Ella participó también seguramente en aquellas carreras matinales por las calles de Jerusalén para llevar la noticia que el cuerpo de Jesús no estaba en el sepulcro, y ahora estaba allí llorosa preguntando a todo el mundo quien se había llevado el cuerpo de Jesús, donde lo habían colocado, porque ella iría a buscarlo y traerlo para darle honrosa sepultura. Primero los ángeles que estaban dentro de la sepultura y luego a quien parecía ser el hortelano encargado de aquel huerto.

¿Por qué lloras? Había sido la pregunta repetida. ¿Cómo no iba a llorar el amor cuando sentía que la soledad le amargaba el alma? ¿Cómo no iba a llorar quien se sintiera tan agradecida por los dones de amor que Dios había derrochado sobre ella? Y sus ojos llorosos estaban encandilados y ahora no podían distinguir al que era la luz de su vida que estaba delante de ella. Será el sonido de unas palabras que pronuncian su nombre el que la hará despertar de aquel letargo en que el dolor la había sumido. No fue necesario nada más para que se despertaran todas las sintonías del amor que escuchar su nombre en los labios de Jesús.
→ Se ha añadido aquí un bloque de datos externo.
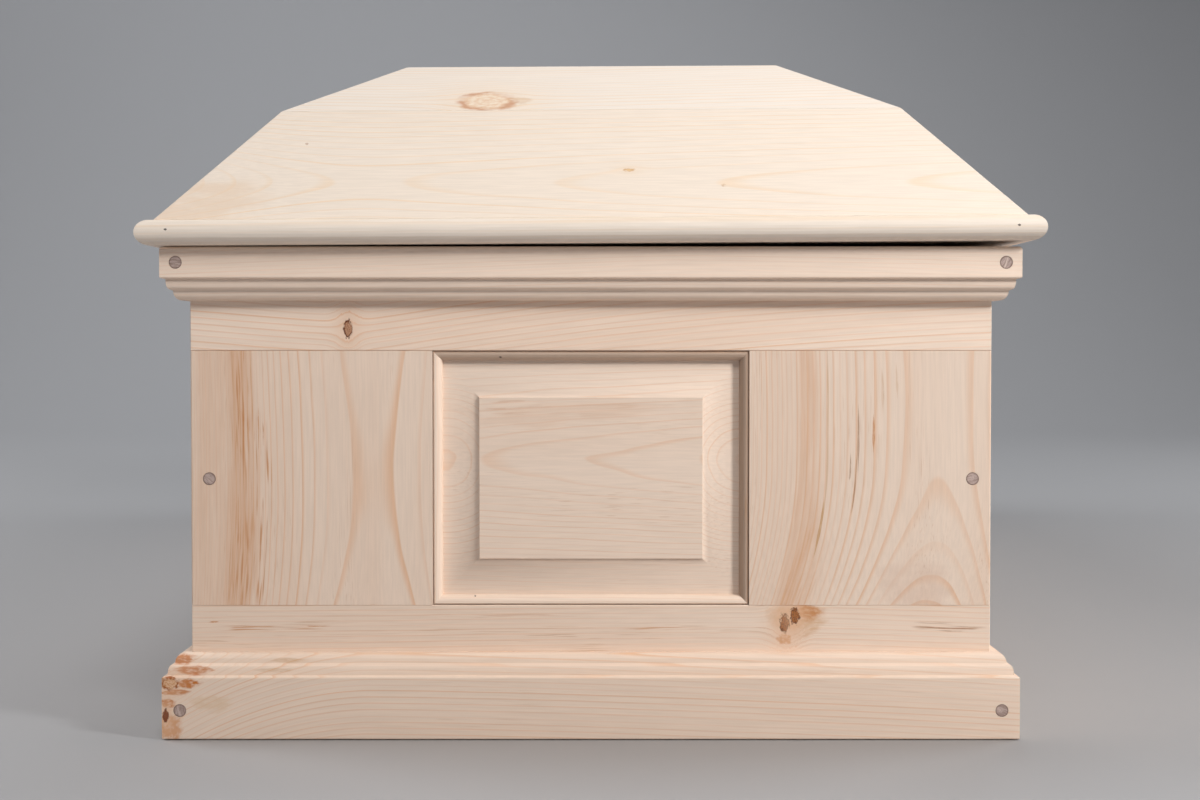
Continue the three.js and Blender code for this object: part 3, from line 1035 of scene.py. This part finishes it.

Todo se hacía música para ella y comenzó de nuevo a cantar su corazón. Había sido la nota palpitante que la había despertado y todo su amor se desbordaba. Seguramente las lágrimas seguían desparramándose de sus ojos, pero ahora eran de alegría en el amor recobrado.

¿Nos embargarán también a nosotros las lágrimas del amor o las lágrimas que nos hacen sensibles al dolor de los demás? ¿Será acaso que ya no sabemos llorar? Despertemos de nuevo la sensibilidad del corazón. Pero quizás también necesitamos oír una voz, una palabra con nuestro nombre en los labios de Jesús. ¿Qué tendríamos que hacer para escucharla? Miremos cómo vamos a afinar las fibras de nuestro espíritu para que podamos entrar de nuevo en esa sintonía de amor. Hay un paso de Dios por nuestra vida que va a ajustar la música de nuestro corazón, dejémonos encontrar por ese paso de Dios que lleva a esa nuestra vida que muchas veces aun permanece junto a la puerta de una tumba. También nosotros tenemos que resucitar.